Seaman v. State, 499 P.3d 1028, 1034-37 (Alaska App. 2021); see also Lopez v. State, 2022 WL 701865 (Alaska App. Mar. 9, 2022) (unpublished) (applying Seaman); Wren v. State, 2021 WL 4593369 (Alaska App. Oct. 6, 2021) (unpublished) (same).
We acknowledge that Larson does raise one argument that we did not address in Seaman. He asserts that 22 Alaska Administrative Code (AAC) 20.085(b) - the Department of Corrections regulation stating that "good time" does not reduce the amount of time a prisoner must serve before becoming eligible for discretionary parole - is invalid because, according to Larson, the Department had no authority to promulgate the regulation nor is the regulation reasonably necessary to carry out the purpose of the parole statutes.
22 AAC 20.085(b) provides: "Good time credited under AS 33.20.010 does not reduce the term of imprisonment to be served before a prisoner is eligible for discretionary parole, except as provided for in AS 33.16.090(b)." We note that the pertinent provision of AS 33.16.090(b) was enacted in 2016 and that the statute in effect at the time of Larson's offense (AS 33.16.100(d)) limited discretionary parole eligibility based on the "period of confinement imposed" rather than on the "active term of imprisonment." Larson does not acknowledge that this earlier statute was in effect, and he has provided no reason to believe that our analysis in Seaman would not apply equally to this earlier version of the statute.
But under well-recognized principles of administrative law, regulations promulgated by an administrative agency under specific statutory authorization are presumed valid and will be upheld if they are "consistent with and reasonably necessary to implement the statutes authorizing [their] adoption." Here, the Department of Corrections commissioner has been granted broad power to adopt regulations regarding prisoners and prison facilities.

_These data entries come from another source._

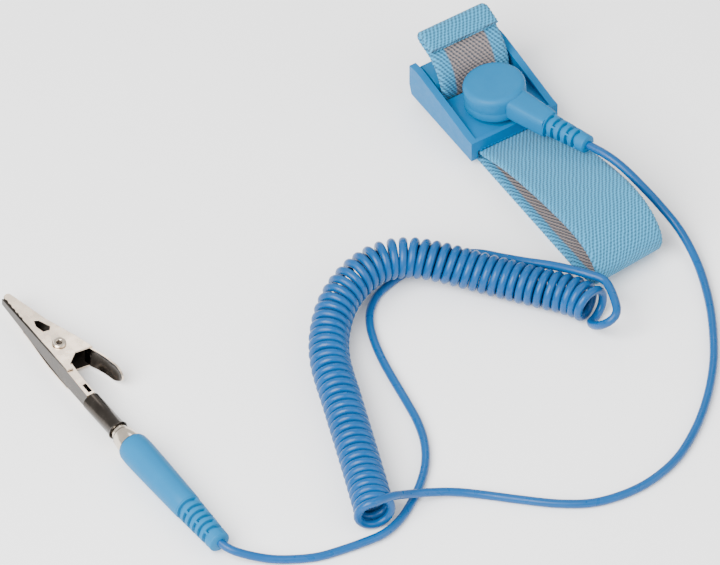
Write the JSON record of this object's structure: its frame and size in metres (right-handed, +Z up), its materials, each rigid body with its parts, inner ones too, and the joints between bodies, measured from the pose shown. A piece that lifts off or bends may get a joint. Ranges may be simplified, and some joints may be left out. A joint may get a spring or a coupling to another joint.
{
  "type": "esd wrist strap",
  "caption": "Elastic wristband with a cam-lever clamp buckle, a press-stud lead cap, a curly cord and a banana plug in an alligator clip.",
  "frame": {"origin": "middle of the wristband and buckle's footprint, on the surface they lie on", "axes": "+X along the band from its loose tail to its loop, +Y across the band away from the curly cord, +Z up"},
  "size_m": [0.1461, 0.1599, 0.0218],
  "materials": {
    "elastic_knit": "knitted elastic",
    "blue_plastic": "satin moulded",
    "deep_blue_plastic": "satin moulded",
    "cord_jacket": "smooth",
    "steel": "satin",
    "nickel": "nickel plate",
    "black_plastic": "satin",
    "resistor_body": "lacquered"
  },
  "bodies": {
    "band_and_buckle": {"wristband": "elastic_knit", "buckle_housing": "blue_plastic", "skin_contact_plate": "steel", "snap_stud": "nickel", "stud_rivet": "steel"},
    "lever": {"clamp_lever": "deep_blue_plastic", "lever_pivot_pin": "steel"},
    "lead": {"socket_spring": "steel", "cord_snap_lead": "cord_jacket", "cord_coil": "cord_jacket", "cord_clip_lead": "cord_jacket", "plug_boot": "blue_plastic", "plug_strain_relief": "blue_plastic", "banana_plug": "nickel"},
    "snap_cap": {"snap_cap_shell": "blue_plastic", "socket_retainer": "black_plastic", "snap_socket": "nickel", "series_resistor": "resistor_body", "snap_strain_relief": "blue_plastic"},
    "plug_spring": {"banana_spring": "nickel"},
    "clip": {"clip_lower_jaw": "nickel", "clip_pivot_rivet": "steel", "clip_torsion_spring": "steel"},
    "clip_jaw": {"clip_upper_jaw": "nickel"}
  },
  "joints": [
    {"name": "lever_open", "type": "hinge", "parent": "band_and_buckle", "child": "lever", "pos_m": [-0.03368, 0, 0.00844], "axis": [0, 1, 0], "range_deg": [0, 55]},
    {"name": "snap_pull_off", "type": "slide", "parent": "band_and_buckle", "child": "lead", "axis": [0, 0, 1], "range_m": [0, 0.006]},
    {"name": "snap_swivel", "type": "hinge", "parent": "lead", "child": "snap_cap", "pos_m": [-0.02008, 0, 0.00904], "axis": [0, 0, 1], "range_deg": [-10, 30]},
    {"name": "clip_turn", "type": "hinge", "parent": "lead", "child": "plug_spring", "pos_m": [0.02002, -0.1376, 0.00424], "axis": [-0.9998, -0.0209, 0], "continuous": true},
    {"name": "clip_pull_off", "type": "slide", "parent": "plug_spring", "child": "clip", "axis": [-0.9998, -0.0209, 0], "range_m": [0, 0.015]},
    {"name": "jaw_open", "type": "hinge", "parent": "clip", "child": "clip_jaw", "pos_m": [-0.01062, -0.13584, 0.00424], "axis": [0, 0, -1], "range_deg": [0, 22], "stiffness_Nm_per_rad": 0.12, "springref_deg": -28.65}
  ]
}
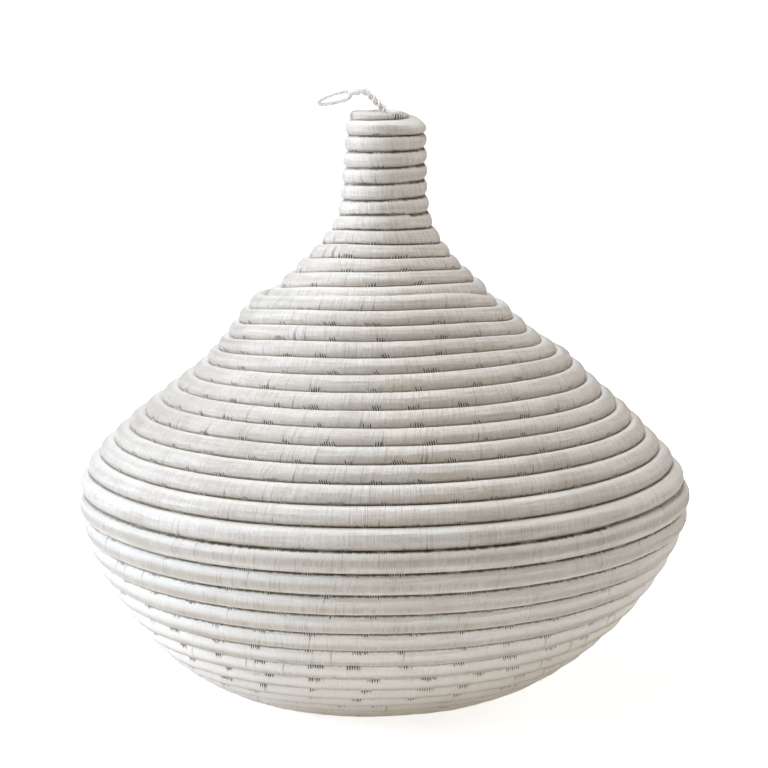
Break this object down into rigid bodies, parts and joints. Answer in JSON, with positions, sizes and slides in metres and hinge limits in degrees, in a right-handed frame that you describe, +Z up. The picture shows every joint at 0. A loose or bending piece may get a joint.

And regulations like the one at issue here - i.e., regulations governing the calculation of a prisoner's eligibility for discretionary and mandatory parole - appear both consistent with that broad grant of authority and reasonably necessary for the Department of Corrections and the parole board to carry out their duties. In other words, it does not appear that the regulation is invalid.
State, Bd. of Marine Pilots v. Renwick, 936 P.2d 526, 531 (Alaska 1997) (alteration in original).
See AS 44.28.030 (authorizing the Department of Corrections commissioner to "adopt regulations to carry out or assist in carrying out the powers and duties of the department"); AS 33.16.060(b)(2) (allowing the parole board to adopt regulations "providing for the supervision of parolees and for recommitment of parolees").
See, e.g., AS 33.16.180(9) (requiring the Department of Corrections to, within thirty days after an offender is sentenced, provide victims of the crime with "information on the earliest dates the offender could be released on furlough, probation, or parole, including deduction or reductions for good time").
We need not resolve that issue here, however, because Larson did not ask the superior court to rule on the validity of the regulation. Indeed, he did not even mention the regulation until his motion for reconsideration. Larson therefore failed to preserve this argument for appellate review.
Zeman v. Lufthansa German Airlines, 699 P.2d 1274, 1280 (Alaska 1985) ("As a general rule, a party may not present new issues or advance new theories to secure a reversal of a lower court decision."); see also Manning v. State, Dep't of Fish and Game, 420 P.3d 1270, 1282 n.75 (Alaska 2018).
Accordingly, we AFFIRM the judgment of the superior court.